# The leptonic future of the Higgs

**Authors:** Gauthier Durieux, Christophe Grojean, Jiayin Gu, Kechen Wang

arXiv: 1704.02333 · 2017-09-20

## TL;DR

This paper evaluates the potential of future lepton colliders to precisely measure Higgs and electroweak processes, using a global effective-field-theory approach to compare different collider designs.

## Contribution

It introduces a global determinant parameter (GDP) to quantify the overall constraint improvements and assesses the reach of various proposed collider projects.

## Key findings

- Future colliders can significantly improve Higgs and electroweak measurements.
- Differential measurements at different energies enhance constraint precision.
- The GDP provides a basis-independent measure of constraint strength.

## Abstract

Precision study of electroweak symmetry breaking strongly motivates the construction of a lepton collider with center-of-mass energy of at least 240 GeV. Besides Higgsstrahlung ($e^+e^- \to hZ$), such a collider would measure weak boson pair production ($e^+e^- \to WW$) with an astonishing precision.
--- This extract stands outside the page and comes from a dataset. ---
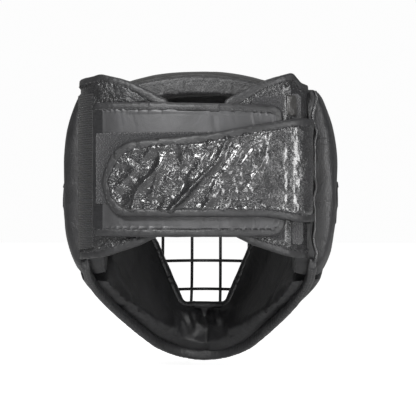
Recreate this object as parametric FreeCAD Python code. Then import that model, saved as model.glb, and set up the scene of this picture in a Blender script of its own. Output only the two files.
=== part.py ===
"""Boxing headgear with a wire face cage, built as separate solids, one STEP file per sub-part.

Frame: millimetres, +Z up, +Y out of the face, +X to the wearer's right. The origin is the centre of the head
cavity, level with the top of the ears, where the wearer's head sits.

The padded shell is a ring of six pads (forehead, two sides, two cheeks, chin) and a crown pad. Each pad is a
leather cover, a foam core and an inner lining. Two thin leather wings close the back of the head. A wide rear
panel is hinged on the left wing and laps over the right one, and a tapered strap sewn at the right-hand corner
laps back over the panel, held by hook and loop.
"""
import FreeCAD
import Part

import math
import os

Vector = FreeCAD.Vector
Z_AXIS = Vector(0, 0, 1)

# ---- driving dimensions -------------------------------------------------------------------------------------
# Head-shaped sections: height, outer half width, outer front, inner half width, inner front.
SHELL_STATIONS = [
    (-162, 43, 92, 26, 68),
    (-128, 63, 108, 38, 81),
    (-97, 80.5, 116, 55, 90),
    (-66, 100.5, 119, 72, 95),
    (-40, 112, 121, 81, 98),
    (0, 119.5, 124, 85, 100),
    (40, 119.5, 125, 85, 101),
    (75, 114, 121, 82, 97),
    (101, 103, 108, 75, 87),
    (130, 88, 90, 62, 72),
]
OUTER_REAR = 128
INNER_REAR = 106
FRONT_POWER = 2.0  # superellipse power of the front half of a section
REAR_POWER = 2.5
SECTION_POINTS = 24

COVER = 1.6  # leather cover of a pad
LINING = 1.4
PLY_GAP = 0.2  # between the plies of one pad
BODY_GAP = 0.4  # between pieces of different bodies

SHELL_TOP = 101
SHELL_REAR = -62  # plane where the side pads end and the wings begin
NAPE_Z = -46
JAW_CORNER = (62, -126)  # y, z where the jaw line begins to level out
CHIN_BOTTOM = (104, -147.5)
BIG = 400

JAW_BINDING = (3.5, 9.5)  # inside the outer surface
JAW_BINDING_DROP = 4.8

FOREHEAD_HALF_ANGLE = 29  # from straight ahead
CHIN_HALF_ANGLE = 20
CHEEK_SEAM = ((95, 6), (-62, -72))  # y, z of two points on the side-to-cheek seam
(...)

The weak-boson-fusion production process ($e^+e^- \to \nu \bar{\nu} h$) provides an increasingly powerful handle at higher center-of-mass energies. High energies also benefit the associated top-Higgs production ($e^+e^-\to t\bar th$) that is crucial to constrain directly the top Yukawa coupling. The impact and complementarity of differential measurements, at different center-of-mass energies and for several beam polarization configurations, are studied in a global effective-field-theory framework. We define a "global determinant parameter" (GDP) which characterizes the overall strengthening of constraints independently of the choice of operator basis. The reach of the CEPC, CLIC, FCC-ee, and ILC designs is assessed.